The work of winter starts fermenting in my head
how with the hands of a lover or a midwife
to hold back till the time is right

force nothing, be unforced
accept no giant miracles of growth
by counterfeit light

trust roots, allow the days to shrink
give credence to these slender means
wait without sadness and with grave impatience

here in the north where winter has a meaning
where the heaped colors suddenly go ashen
where nothing is promised

learn what an underground journey
has been, might have to be; speak in a winter code
let fog, sleet, translate; wind, carry them.


Friday, May 27, 2011

•friend•


xox

[This post is part of a tag-you're-it game, designed by Amanda Blake Soule.
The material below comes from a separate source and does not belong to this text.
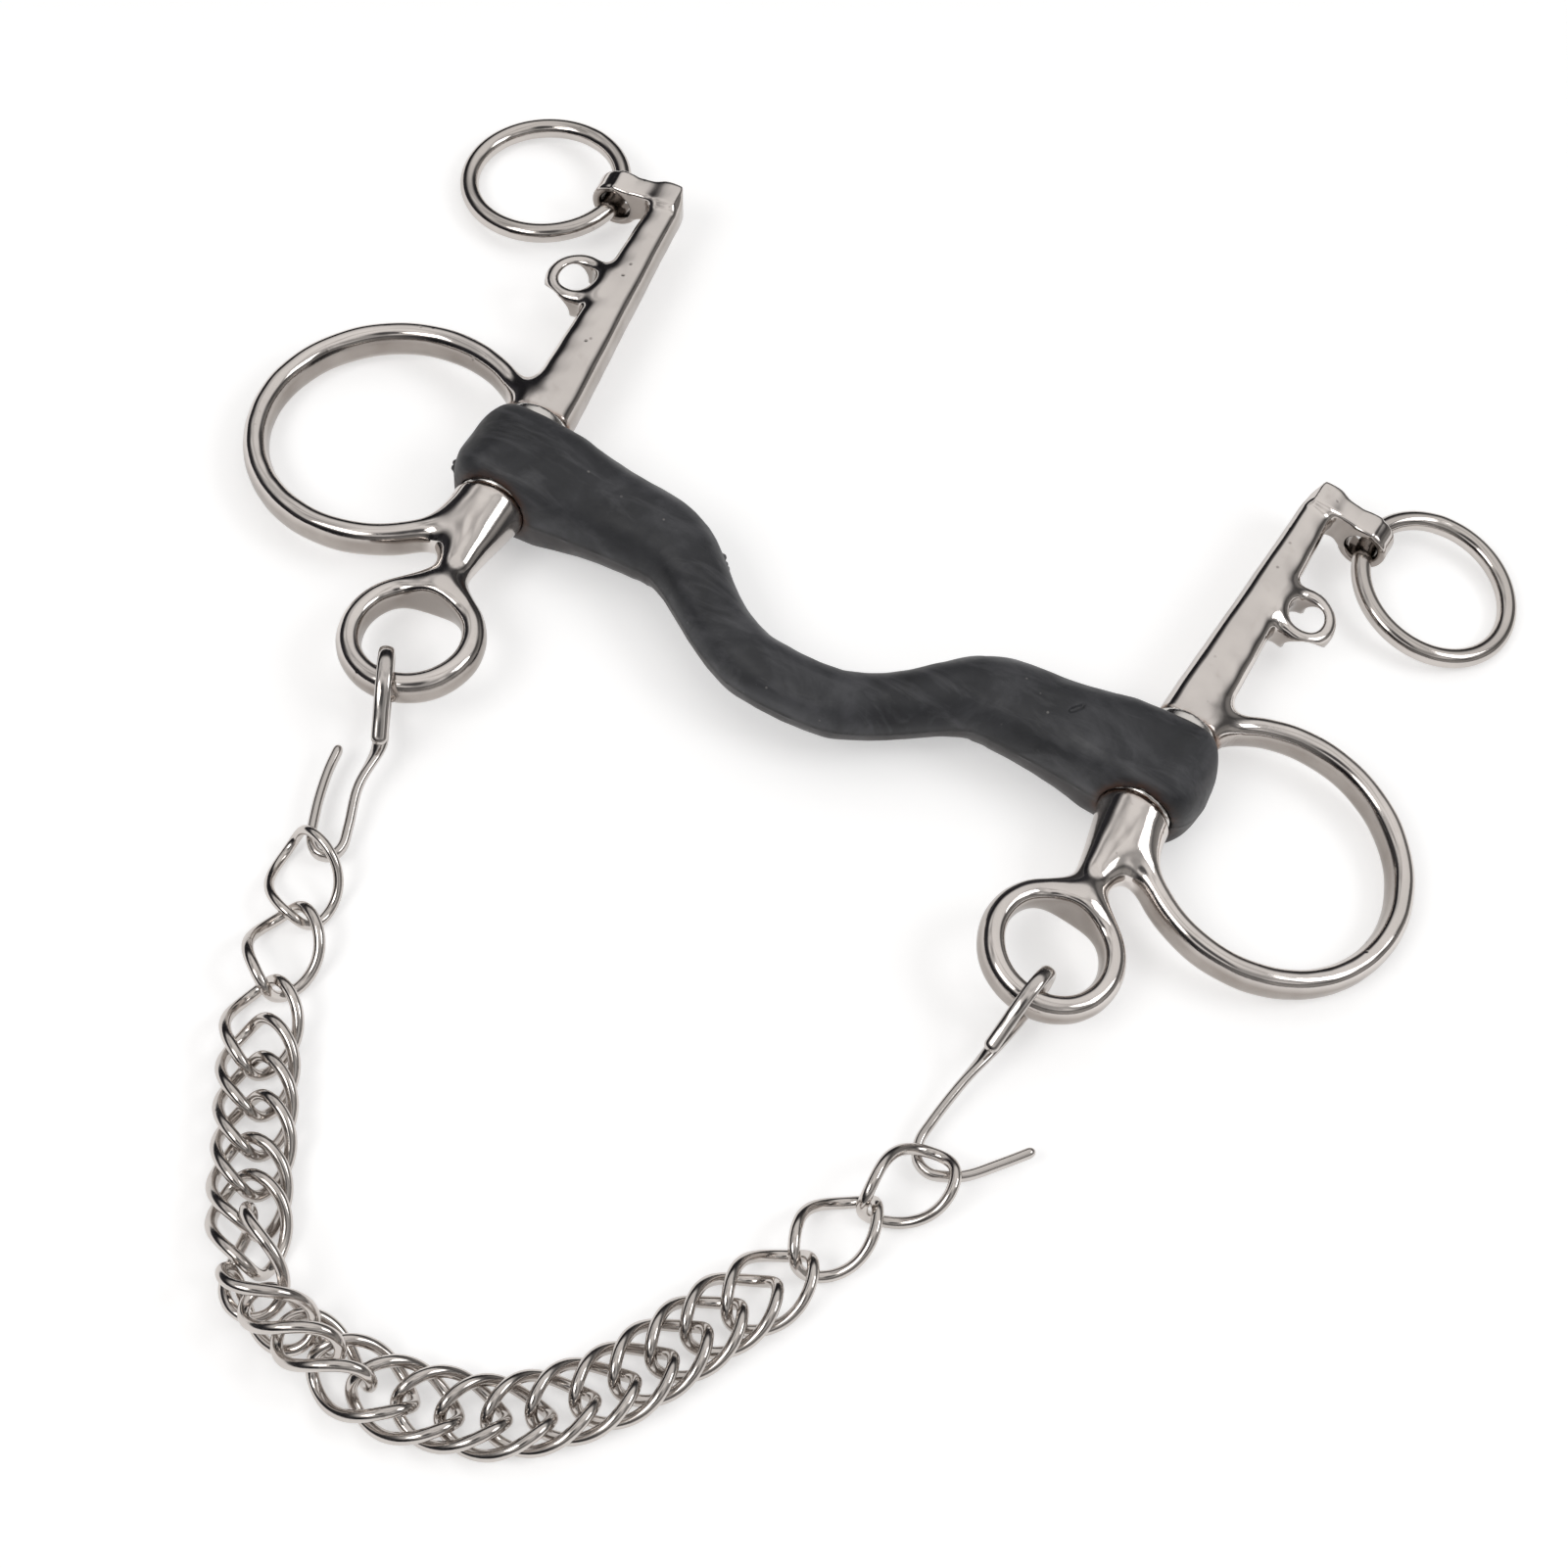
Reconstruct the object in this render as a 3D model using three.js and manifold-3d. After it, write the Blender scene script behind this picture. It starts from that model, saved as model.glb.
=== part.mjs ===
// Curb bit: rubber-covered ported mouthpiece, two swivelling cheeks with fixed
// bradoon rings, loose curb-rein rings, and a double-link curb chain on two hooks.
// Units: millimetres. +Z up. The bit lies flat: X runs along the mouthpiece,
// +Y points to the curb-rein end of the cheeks, Z = 0 is the surface it rests on.
// The origin is on that surface, under the middle of the whole outline. The
// dimensions below are laid out from the middle of the mouthpiece, and the
// finished assembly is then moved by ORIGIN_SHIFT_Y.
import * as THREE from 'three';
import { mergeVertices } from 'three/addons/utils/BufferGeometryUtils.js';
import Module from 'manifold-3d';

const wasm = await Module();
wasm.setup();

// ---------------------------------------------------------------- dimensions
const AXIS_X = 68.3;        // cheek shaft axis from the centre, at Y = 0
const AXIS_Z = 10.4;        // height of the mouthpiece and of both shaft axes
const SPLAY_DEG = 4.4;      // each cheek opens outward towards its rein end
const TILT_DEG = 7.7;       // each cheek rests with its large ring outward and down
const GAP = 0.3;            // clearance between pieces that touch
const ORIGIN_SHIFT_Y = 41.133; // from the middle of the outline to the mouthpiece axis

const BAR_X = [0, 8, 12, 17, 22, 27, 32, 37, 42, 46, 50, 54, 59, 68.3];            // mouthpiece stations
const BAR_Y = [-17.6, -17.0, -15.5, -12.7, -8.9, -4.7, -1.5, -0.2, 0, 0, 0, 0, 0, 0]; // port curve
const BAR_R = [6.5, 6.5, 6.4, 6.3, 6.5, 7.1, 8.1, 8.8, 9.1, 9.3, 9.6, 9.9, 10.4, 10.4]; // cover radius (to the flats)
const CORE_R = 3.0;         // steel bar inside the cover
const BAR_P = [2, 2, 2, 2, 2, 2, 2, 2, 2, 2.05, 2.2, 2.5, 2.9, 3.4];                     // section exponent, squarer at the bosses
const BUSH_R = 6.8;         // steel eye at each end of the bar
const BUSH_BORE_R = 4.8;
const BUSH_Y0 = -9.9, BUSH_Y1 = 11.9;

const SHAFT_R = 4.5;        // cheek shaft where it turns in the eye of the bar
const SHOULDER_Y0 = -10.2, SHOULDER_Y1 = 12.2;
const RING_C = [25.45, -0.86], RING_R = 26.18, RING_W = 5.0, RING_H = 7.2; // fixed bradoon ring
const RING_A0 = -152, RING_A1 = 148;
const EYE_C = [0.3, -44.65], EYE_R = 11.36, EYE_W = 5.0, EYE_H = 6.4;      // headstall eye
const STRAP_C = [8.1, 50.2], STRAP_R = 4.9, STRAP_W = 3.2, STRAP_H = 6.0;  // lip-strap eyelet
const SHANK = [             // y, inner x, outer x, half thickness
  [12.2, -6.3, 5.4, 4.7], [20, -6.1, 5.1, 4.5], [35, -5.4, 4.6, 4.2], [50, -4.8, 4.1, 4.0],
  [65, -4.2, 3.4, 3.7], [76, -3.8, 2.9, 3.5], [80.8, -3.6, 2.7, 3.5],
];
const LUG_C = [11.0, -1.2], LUG_R = 5.2, LUG_HOLE_R = 3.3, LUG_Y0 = 75.9, LUG_Y1 = 80.8; // rein-ring lug
const REIN_R = 16.1, REIN_W = 4.0, REIN_OFF = [0.82, -0.66]; // loose ring; where its wire sits in the lug hole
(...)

Please check out her moment, and discover the beautiful world of the Soules!]

Tuesday, May 17, 2011

•dream post•

I dreamt Amy put a post up, in this very spot. She wrote about a long walk, with green photos and jaunty prose. Vintage Amy. Oh where, oh where is my better Half? Dear Readers: do not forsake us. We'll get our mojo back. It's been hailing and frigid here in Davis, and tender shoots have been under attack. In so many ways.
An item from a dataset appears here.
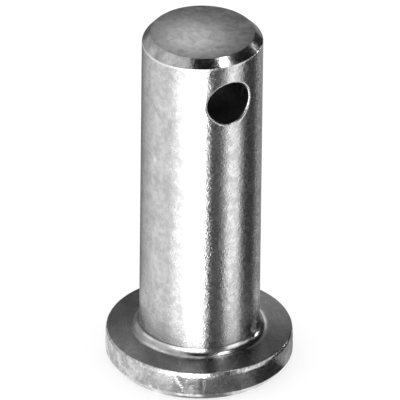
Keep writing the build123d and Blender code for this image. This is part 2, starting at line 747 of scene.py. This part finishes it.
class NodeBench:
    """Adds shader nodes to one tree and joins them up."""

    def __init__(self, tree: bpy.types.NodeTree) -> None:
        """Takes a tree and empties it."""
        self.tree = tree
        tree.nodes.clear()

    def add(self, kind: str, **settings: object) -> bpy.types.Node:
        """A new node with its settings.

        Args:
            kind: The node's type name.
            settings: Attributes to set on it.

        Returns:
            The node.
        """
        node = self.tree.nodes.new(kind)
        for key, value in settings.items():
            setattr(node, key, value)
        return node

    def feed(self, socket: Socket, value: object) -> None:
        """Sets a socket's value, or joins it to another node's output.

        Args:
            socket: The socket.
            value: The value or the output.
        """
        if isinstance(value, Socket):
            self.tree.links.new(value, socket)
        else:
            socket.default_value = value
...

The toddler is going through a grueling growth spurt. It is the only explanation for the kicking, pinching, biting, pulling of my hair, mewling, and simultaneous refusal to leave our sides. My back hurts! Massage my feet! My tooth is loose! It hurts! Massage my hand! I have a bug! I want some MILK! Cut your eye off with a sharp knife! It's a constant stream of vitriol, from the moment he growls awake to the second he passes out. Then Troy and I wiggle in beside him, and marvel at his wonderful stillness. Nights are welcome around here. Sleep is holding this family together. xox

Tuesday, April 19, 2011

•there doesn't seem to be anyone around•

I think I'll throw up now...
the beating of my heart is the only sou-ound.